Just to give you an idea of the kind of torturous monotony we endured for an hour, I'll explain one exercise set we actually did. I should say, "what he actually did and we attempted". Laying on our backs, we extended our legs out straight, barely hovering above the floor. (That alone is pain. Just try it!) From this position he did fifty leg lifts with the right leg, followed by fifty on the left, followed by fifty with both, followed by that entire pattern in reverse (legs starting up in the air and lowering them to the hover position.)...!!!
Being the ex-dancer I am, I started the series with confidence and perfect, straight-legged form, but by the third set, the burning muscles in my legs and stomach were screaming "if you don't stop this nonsense, we're going to blow up!" so I continued with weaker and increasingly pathetic form as I simply struggled to survive. The woman next to me took many breaks to rest her legs and by the end of the series, her breaks were twice as long as her spurts of exertion. The boy gave up completely on the first set.

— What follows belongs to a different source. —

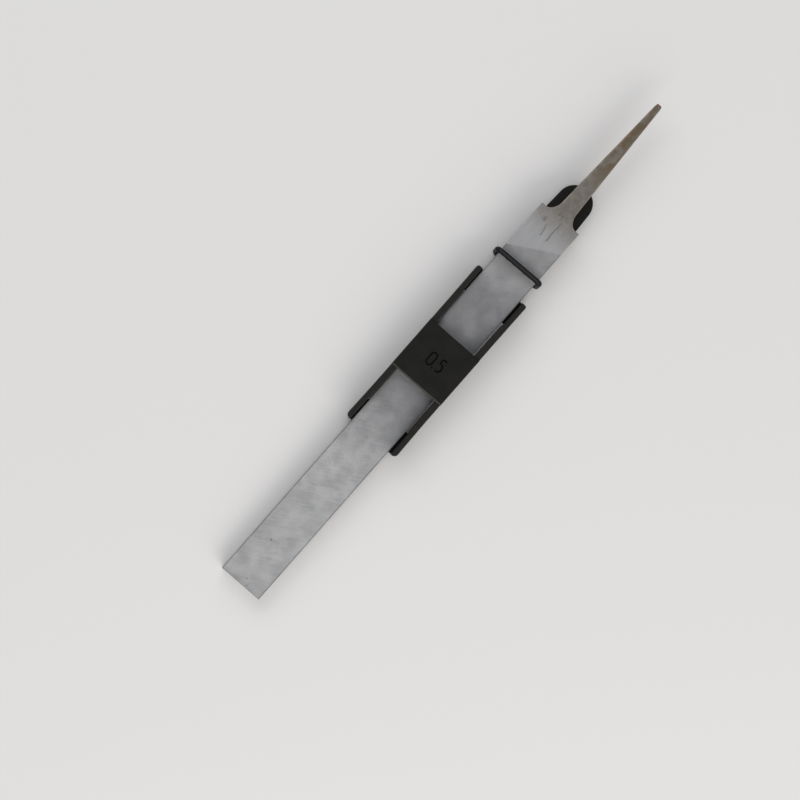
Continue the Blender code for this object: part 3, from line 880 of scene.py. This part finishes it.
table_shape = bmesh.new()
bmesh.ops.create_grid(table_shape, x_segments=1, y_segments=1, size=TABLE_SIZE / 2)
table_mesh = bpy.data.meshes.new("table")
table_shape.to_mesh(table_mesh)
table_shape.free()
table = bpy.data.objects.new("table", table_mesh)
bpy.context.scene.collection.objects.link(table)
table.matrix_world = Matrix.Translation((ring_foot + tip_foot) / 2) @ Matrix.Rotation(rise, 4, "Y")
table_finish, _, table_shader, _ = start_material("pale_table", 0.75)
table_shader.inputs["Base Color"].default_value = TABLE_COLOUR
table.data.materials.append(table_finish)


def soft_light(name, place, power, colour):
    """A rectangular soft light that faces the sole's middle."""
    lamp = bpy.data.lights.new(name, "AREA")
    lamp.shape = "RECTANGLE"
    lamp.size, lamp.size_y = LIGHT_SIZE
    lamp.energy = power
    lamp.color = colour
    made = bpy.data.objects.new(name, lamp)
    bpy.context.scene.collection.objects.link(made)
    made.location = place
    made.rotation_euler = (-Vector(place)).to_track_quat("-Z", "Y").to_euler()


soft_light("key", KEY_PLACE, KEY_POWER, WARM_WHITE)
soft_light("fill", FILL_PLACE, FILL_POWER, COOL_WHITE)
room = bpy.data.worlds.new("room")
room.use_nodes = True
room.node_tree.nodes["Background"].inputs["Color"].default_value = ROOM_COLOUR
room.node_tree.nodes["Background"].inputs["Strength"].default_value = ROOM_STRENGTH
bpy.context.scene.world = room
bpy.context.scene.view_settings.view_transform = "Standard"

# ---------------------------------------------------------------------------------------------
# CAMERA. It looks down on the tool from just off the vertical, with the file lying across the
# frame from lower left to upper right.
# ---------------------------------------------------------------------------------------------
CAMERA_DISTANCE = 1.2
SENSOR = 36.0
FIELD = 0.3292                       # width of the view at the file's upper face
FILE_ANGLE = math.radians(48.744)    # file against the frame's lower edge
CAMERA_TILT = math.radians(1.0)      # towards +Y, so that high points shift to the lower right
VIEW_CENTRE = (100.3 * MM, 0.43 * MM)

aim = file_place @ Vector((VIEW_CENTRE[0], VIEW_CENTRE[1], BODY_THICKNESS))
camera_data = bpy.data.cameras.new("camera")
camera_data.sensor_width = SENSOR
camera_data.lens = SENSOR * CAMERA_DISTANCE / FIELD
camera = bpy.data.objects.new("camera", camera_data)
bpy.context.scene.collection.objects.link(camera)
turned = Matrix.Rotation(-FILE_ANGLE, 4, "Z")
tilted = Matrix.Rotation(-CAMERA_TILT, 4, "X")
pulled_back = Matrix.Translation((0, 0, CAMERA_DISTANCE))
camera.matrix_world = Matrix.Translation(aim) @ tilted @ turned @ pulled_back
bpy.context.scene.camera = camera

Meanwhile, the machine plugged along just as in the beginning, without a hobble or a hiccup. There was even a moment in the class where he did a headstand and expected us to follow along as if it were a clap of the hands. All the while, he mumbled seemingly senseless, out-of-order, numbers, which made the experience all the more troubling. Even when I discovered that he did have a pattern with his counts, one couldn't always distinguish his husky "five" from his mumbled "nine", or his whispered "three" from his rattled "fifteen". I once found myself wondering in desperation, "Are we in the fifties or the twenties? What are you saying mister?! My limbs and sanity depend on it!!"
Like all trying events in life, the torture session eventually came to an end. The clock actually had been moving the entire time, incredibly, and the hostages, though greatly maimed and debilitated, were set free at last. What did the captives do with their first few minutes of freedom? We laid face-down on the mat to recover from whatever it was that just happened to us! That's what!
We watched the "geezer" get up, roll up his mat and put his things away with the same slow but able movements as in the beginning of class. I'm sure my fellow pupils felt just as much respect for the old gentleman as I did, for now we were the teetering, grunting invalids, and he the spry body of strength.
Another set of humbled whippersnappers exited the gym.
Ha ha ha ha ha ha! This is absolutely brilliant! You could publish it in a health magazine, says I.